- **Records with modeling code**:
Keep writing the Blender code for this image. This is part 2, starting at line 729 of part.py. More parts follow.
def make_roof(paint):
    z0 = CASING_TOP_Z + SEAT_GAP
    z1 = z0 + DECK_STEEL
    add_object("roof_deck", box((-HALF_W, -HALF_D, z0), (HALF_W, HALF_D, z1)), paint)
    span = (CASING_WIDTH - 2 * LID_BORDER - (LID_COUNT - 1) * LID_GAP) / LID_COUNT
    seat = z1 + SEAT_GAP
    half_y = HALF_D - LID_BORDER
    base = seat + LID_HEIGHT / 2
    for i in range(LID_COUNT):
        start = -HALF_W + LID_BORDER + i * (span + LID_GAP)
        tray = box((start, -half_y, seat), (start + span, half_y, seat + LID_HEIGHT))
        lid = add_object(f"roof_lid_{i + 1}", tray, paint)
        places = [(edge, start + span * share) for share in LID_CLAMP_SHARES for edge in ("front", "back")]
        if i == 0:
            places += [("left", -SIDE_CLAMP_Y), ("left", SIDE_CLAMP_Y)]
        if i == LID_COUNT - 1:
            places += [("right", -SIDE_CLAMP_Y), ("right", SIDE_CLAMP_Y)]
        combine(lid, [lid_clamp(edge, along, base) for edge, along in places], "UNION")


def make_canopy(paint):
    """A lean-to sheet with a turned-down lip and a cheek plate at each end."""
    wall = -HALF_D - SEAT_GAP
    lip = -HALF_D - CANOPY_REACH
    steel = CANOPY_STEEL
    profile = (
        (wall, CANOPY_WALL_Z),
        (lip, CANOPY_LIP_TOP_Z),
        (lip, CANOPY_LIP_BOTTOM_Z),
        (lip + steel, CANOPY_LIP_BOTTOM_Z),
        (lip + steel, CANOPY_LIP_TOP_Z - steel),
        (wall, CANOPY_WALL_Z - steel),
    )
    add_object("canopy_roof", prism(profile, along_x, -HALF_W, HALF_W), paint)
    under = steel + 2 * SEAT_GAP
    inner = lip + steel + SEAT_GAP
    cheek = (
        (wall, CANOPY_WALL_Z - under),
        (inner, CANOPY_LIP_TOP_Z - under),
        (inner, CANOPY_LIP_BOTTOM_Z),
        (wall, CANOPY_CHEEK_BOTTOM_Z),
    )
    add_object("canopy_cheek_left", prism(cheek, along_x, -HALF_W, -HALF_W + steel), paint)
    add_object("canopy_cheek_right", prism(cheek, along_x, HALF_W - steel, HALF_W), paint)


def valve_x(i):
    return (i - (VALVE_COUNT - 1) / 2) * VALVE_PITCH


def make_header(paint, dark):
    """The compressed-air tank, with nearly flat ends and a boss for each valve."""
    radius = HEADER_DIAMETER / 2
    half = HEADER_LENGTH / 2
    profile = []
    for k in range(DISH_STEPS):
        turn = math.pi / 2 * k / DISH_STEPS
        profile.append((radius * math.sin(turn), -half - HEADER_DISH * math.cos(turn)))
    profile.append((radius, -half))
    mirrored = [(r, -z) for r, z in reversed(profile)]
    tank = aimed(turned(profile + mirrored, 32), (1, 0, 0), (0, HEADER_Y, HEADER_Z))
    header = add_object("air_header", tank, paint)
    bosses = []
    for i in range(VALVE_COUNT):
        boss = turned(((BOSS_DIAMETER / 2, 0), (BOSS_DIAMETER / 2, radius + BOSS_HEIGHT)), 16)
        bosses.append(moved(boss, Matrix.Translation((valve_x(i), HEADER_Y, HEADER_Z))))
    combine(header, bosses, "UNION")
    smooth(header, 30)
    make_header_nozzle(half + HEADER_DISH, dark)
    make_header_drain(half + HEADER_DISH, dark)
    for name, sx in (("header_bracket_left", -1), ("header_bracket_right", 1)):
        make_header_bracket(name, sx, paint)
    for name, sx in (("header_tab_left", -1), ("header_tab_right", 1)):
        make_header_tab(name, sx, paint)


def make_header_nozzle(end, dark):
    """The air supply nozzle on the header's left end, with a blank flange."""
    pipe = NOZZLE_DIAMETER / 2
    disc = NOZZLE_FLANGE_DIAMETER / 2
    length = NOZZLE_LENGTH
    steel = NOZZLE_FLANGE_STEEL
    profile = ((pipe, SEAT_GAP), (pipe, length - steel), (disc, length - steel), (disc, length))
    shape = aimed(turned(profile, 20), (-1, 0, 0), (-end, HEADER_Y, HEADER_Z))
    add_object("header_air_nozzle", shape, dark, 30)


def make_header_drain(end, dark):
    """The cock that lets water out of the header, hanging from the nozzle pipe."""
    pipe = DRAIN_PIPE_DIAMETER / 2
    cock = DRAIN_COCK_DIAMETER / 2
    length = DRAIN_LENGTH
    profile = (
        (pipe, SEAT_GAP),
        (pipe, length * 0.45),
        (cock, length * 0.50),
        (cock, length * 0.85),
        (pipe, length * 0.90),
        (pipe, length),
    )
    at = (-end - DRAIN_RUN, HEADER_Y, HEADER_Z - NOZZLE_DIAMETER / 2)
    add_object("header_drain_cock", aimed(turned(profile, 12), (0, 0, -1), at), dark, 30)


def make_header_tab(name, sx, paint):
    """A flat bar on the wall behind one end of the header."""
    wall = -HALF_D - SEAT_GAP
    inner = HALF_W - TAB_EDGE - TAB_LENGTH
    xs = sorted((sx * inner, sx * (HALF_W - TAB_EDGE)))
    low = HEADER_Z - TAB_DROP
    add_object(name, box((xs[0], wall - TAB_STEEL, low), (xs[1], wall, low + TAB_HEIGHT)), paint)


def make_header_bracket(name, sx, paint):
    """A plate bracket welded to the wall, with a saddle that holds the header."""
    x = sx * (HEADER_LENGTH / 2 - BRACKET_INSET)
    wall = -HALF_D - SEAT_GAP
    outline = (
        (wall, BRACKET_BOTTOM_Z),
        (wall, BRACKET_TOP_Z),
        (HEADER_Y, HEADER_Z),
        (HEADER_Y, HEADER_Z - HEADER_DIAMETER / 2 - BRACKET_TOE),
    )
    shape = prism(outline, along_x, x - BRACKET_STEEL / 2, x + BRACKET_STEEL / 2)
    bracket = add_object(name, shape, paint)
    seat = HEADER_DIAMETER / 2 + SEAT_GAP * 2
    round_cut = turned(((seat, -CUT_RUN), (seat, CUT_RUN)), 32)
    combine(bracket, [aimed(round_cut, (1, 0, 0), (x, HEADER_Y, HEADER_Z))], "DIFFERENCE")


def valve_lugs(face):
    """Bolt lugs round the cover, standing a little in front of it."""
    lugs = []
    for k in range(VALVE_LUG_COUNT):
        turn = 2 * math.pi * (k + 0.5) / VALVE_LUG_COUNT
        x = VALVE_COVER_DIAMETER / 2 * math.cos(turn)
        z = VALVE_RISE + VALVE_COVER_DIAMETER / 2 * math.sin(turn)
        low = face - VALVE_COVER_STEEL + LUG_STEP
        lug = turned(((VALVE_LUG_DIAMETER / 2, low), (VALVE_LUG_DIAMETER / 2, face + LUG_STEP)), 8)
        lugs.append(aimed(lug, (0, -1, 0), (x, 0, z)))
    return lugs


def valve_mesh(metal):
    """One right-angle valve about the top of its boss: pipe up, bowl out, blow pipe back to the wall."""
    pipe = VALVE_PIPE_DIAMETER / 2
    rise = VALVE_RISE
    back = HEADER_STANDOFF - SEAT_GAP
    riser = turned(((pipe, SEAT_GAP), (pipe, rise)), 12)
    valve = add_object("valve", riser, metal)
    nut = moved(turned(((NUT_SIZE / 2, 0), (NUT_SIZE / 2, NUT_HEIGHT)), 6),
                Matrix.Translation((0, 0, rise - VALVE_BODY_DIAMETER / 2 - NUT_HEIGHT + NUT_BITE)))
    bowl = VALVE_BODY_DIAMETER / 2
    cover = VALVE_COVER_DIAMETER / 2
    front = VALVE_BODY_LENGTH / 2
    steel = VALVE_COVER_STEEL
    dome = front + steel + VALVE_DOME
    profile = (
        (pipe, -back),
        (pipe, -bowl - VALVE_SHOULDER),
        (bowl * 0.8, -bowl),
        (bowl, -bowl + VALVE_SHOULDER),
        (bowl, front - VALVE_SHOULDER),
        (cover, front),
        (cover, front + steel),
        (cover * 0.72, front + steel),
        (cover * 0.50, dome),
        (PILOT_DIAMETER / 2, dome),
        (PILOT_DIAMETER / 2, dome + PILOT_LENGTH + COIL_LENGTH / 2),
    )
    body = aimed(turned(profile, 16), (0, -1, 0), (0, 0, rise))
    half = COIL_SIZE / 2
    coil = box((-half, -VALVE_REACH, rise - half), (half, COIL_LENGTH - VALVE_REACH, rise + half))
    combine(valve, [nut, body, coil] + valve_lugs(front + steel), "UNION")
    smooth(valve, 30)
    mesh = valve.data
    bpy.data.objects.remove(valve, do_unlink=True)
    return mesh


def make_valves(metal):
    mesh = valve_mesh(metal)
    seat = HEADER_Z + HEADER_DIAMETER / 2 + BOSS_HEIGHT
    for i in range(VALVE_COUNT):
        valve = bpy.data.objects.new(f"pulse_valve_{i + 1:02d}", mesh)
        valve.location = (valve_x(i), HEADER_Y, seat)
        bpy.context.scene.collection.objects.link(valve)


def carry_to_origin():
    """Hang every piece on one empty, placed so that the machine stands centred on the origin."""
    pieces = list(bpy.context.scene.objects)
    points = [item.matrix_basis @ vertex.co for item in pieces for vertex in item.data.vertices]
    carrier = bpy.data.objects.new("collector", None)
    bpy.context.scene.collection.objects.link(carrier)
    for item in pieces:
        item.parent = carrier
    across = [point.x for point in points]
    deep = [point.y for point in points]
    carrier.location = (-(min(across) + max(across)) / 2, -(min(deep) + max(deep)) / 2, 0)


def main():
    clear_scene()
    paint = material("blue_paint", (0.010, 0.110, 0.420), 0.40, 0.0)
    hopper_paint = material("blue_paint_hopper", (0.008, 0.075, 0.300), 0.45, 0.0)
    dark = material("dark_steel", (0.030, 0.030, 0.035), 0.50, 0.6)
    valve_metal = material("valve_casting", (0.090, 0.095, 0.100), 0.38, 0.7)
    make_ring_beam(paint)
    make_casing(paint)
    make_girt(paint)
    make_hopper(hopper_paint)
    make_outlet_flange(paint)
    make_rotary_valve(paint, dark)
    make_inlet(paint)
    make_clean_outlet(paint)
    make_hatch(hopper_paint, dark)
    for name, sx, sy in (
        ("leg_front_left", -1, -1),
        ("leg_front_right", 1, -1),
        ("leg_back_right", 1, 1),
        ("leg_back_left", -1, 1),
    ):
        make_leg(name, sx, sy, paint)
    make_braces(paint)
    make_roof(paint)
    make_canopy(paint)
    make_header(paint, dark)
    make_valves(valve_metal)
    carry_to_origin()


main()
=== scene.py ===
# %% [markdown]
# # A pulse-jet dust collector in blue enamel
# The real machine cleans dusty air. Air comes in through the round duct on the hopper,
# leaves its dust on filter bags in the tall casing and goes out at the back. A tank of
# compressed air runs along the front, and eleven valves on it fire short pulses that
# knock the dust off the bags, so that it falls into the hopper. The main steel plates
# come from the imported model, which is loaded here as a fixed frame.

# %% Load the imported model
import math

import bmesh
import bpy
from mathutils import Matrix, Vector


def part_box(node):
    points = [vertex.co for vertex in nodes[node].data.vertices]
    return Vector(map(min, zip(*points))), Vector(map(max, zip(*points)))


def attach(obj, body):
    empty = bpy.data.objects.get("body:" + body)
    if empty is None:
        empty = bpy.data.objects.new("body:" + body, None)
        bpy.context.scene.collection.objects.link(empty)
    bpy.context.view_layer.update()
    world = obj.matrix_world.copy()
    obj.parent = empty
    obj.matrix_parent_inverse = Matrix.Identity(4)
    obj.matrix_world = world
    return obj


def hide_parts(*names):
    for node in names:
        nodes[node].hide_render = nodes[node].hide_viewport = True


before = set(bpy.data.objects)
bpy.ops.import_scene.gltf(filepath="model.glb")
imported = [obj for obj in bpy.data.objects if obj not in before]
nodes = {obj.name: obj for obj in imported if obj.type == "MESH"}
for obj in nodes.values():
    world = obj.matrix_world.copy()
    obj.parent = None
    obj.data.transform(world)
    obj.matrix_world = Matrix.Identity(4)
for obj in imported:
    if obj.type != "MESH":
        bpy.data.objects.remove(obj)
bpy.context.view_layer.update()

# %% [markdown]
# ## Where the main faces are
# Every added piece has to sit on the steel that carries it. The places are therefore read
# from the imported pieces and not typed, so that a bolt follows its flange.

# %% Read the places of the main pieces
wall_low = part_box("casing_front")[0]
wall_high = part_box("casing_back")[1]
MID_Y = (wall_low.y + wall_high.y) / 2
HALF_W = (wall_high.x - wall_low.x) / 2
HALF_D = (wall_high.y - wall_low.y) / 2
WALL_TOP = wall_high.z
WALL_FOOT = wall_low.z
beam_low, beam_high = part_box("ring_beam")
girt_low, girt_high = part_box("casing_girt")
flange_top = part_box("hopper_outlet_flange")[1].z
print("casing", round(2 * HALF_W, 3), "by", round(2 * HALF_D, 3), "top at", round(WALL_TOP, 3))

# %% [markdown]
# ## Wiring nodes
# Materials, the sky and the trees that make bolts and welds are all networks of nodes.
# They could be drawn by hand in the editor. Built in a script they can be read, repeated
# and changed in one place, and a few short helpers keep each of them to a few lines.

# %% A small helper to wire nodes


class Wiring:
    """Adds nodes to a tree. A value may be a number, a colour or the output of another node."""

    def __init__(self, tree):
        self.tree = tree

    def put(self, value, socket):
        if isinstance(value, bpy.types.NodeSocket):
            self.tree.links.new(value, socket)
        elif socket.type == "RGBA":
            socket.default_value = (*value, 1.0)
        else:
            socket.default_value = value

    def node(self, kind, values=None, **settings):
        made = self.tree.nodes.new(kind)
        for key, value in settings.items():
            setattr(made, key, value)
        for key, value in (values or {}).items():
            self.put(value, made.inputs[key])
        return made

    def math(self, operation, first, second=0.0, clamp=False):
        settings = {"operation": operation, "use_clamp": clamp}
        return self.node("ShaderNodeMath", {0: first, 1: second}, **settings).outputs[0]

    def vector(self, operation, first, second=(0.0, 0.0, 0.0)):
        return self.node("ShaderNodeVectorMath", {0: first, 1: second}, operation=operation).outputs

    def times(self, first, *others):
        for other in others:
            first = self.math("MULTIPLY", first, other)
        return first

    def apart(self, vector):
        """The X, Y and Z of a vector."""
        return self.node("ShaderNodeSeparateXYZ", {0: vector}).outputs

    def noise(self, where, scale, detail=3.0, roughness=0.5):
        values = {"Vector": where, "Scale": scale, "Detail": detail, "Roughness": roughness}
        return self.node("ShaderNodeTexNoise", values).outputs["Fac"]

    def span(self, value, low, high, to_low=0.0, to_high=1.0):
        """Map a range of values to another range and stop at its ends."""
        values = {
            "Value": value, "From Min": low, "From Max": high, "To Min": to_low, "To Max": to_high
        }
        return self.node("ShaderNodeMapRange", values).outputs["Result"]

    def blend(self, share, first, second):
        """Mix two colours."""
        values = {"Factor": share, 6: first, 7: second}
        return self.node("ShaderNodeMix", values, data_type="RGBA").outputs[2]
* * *
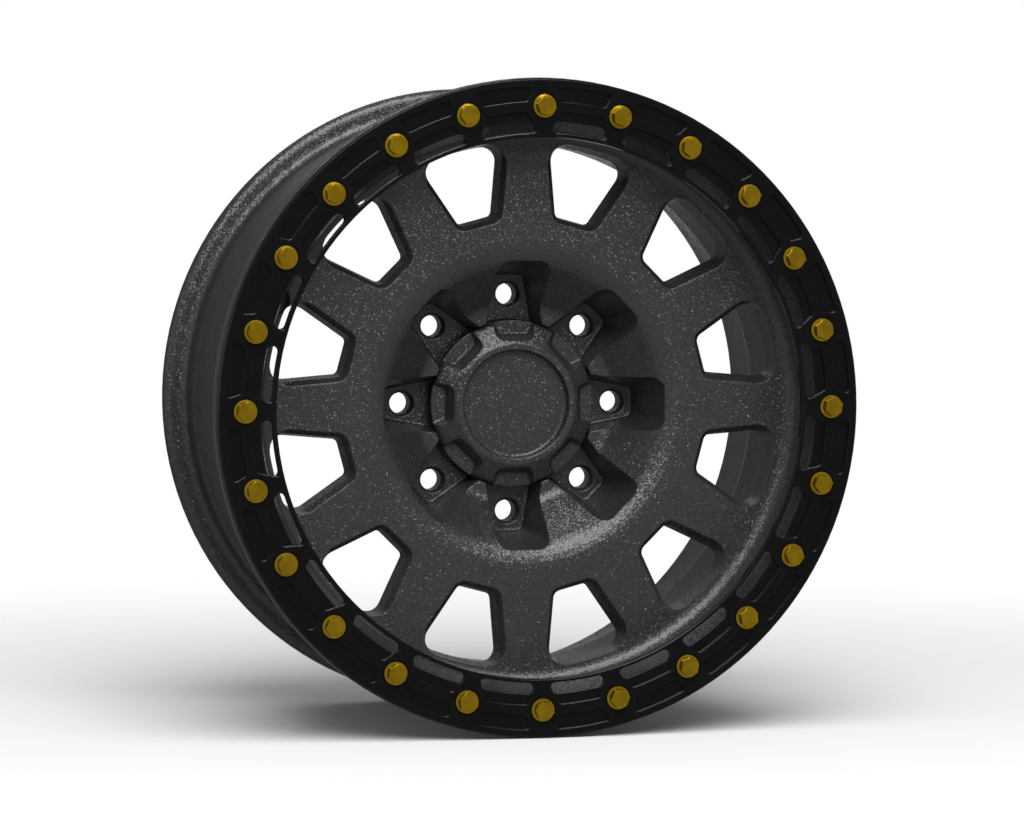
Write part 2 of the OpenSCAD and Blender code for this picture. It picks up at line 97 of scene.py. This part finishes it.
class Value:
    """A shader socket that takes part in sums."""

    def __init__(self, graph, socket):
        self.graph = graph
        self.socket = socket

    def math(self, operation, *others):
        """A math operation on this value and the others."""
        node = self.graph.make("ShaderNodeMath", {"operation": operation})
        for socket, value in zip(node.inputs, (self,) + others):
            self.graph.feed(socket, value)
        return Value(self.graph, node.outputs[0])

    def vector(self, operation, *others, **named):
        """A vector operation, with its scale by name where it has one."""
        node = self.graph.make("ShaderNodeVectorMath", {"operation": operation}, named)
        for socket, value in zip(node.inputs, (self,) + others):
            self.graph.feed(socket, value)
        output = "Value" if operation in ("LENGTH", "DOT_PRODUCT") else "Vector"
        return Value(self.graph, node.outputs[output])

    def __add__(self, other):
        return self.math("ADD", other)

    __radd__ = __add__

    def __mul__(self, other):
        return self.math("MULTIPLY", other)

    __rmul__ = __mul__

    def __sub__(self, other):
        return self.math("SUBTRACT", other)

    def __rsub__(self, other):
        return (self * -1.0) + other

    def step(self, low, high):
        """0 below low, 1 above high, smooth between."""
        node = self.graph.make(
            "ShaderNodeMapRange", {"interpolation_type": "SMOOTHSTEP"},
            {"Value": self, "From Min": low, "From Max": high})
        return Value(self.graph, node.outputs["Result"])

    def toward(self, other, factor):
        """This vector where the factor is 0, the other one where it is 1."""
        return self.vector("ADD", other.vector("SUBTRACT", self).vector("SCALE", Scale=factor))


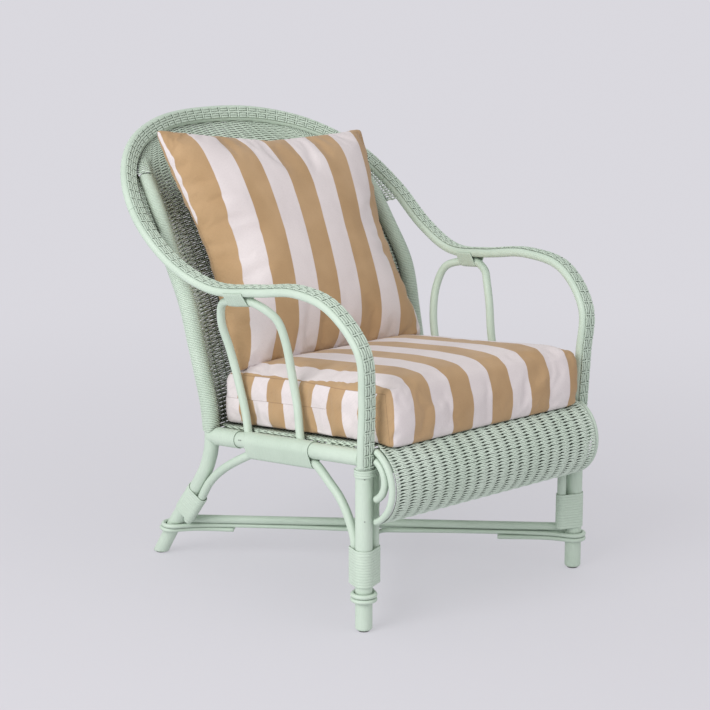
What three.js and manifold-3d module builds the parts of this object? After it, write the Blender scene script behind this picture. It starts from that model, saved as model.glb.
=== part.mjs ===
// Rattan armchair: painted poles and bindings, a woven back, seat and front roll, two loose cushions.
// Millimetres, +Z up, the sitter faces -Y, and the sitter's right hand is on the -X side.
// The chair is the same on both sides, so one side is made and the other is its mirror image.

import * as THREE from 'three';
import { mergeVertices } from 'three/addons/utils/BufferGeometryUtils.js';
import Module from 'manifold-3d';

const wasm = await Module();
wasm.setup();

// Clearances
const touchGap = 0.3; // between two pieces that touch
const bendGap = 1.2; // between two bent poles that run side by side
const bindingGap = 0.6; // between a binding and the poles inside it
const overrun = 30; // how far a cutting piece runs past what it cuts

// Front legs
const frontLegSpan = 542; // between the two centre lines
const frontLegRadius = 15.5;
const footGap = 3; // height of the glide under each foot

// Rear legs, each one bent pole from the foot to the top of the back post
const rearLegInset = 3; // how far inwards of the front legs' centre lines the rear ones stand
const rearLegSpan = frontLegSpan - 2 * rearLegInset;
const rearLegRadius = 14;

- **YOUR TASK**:
Transcribe word for word the lines from the one holding "What three.js and" through the one holding "its mirror image.". Include both, and add nothing.

- **SOLUTION TO THE EXERCISE**:
What three.js and manifold-3d module builds the parts of this object? After it, write the Blender scene script behind this picture. It starts from that model, saved as model.glb.
=== part.mjs ===
// Rattan armchair: painted poles and bindings, a woven back, seat and front roll, two loose cushions.
// Millimetres, +Z up, the sitter faces -Y, and the sitter's right hand is on the -X side.
// The chair is the same on both sides, so one side is made and the other is its mirror image.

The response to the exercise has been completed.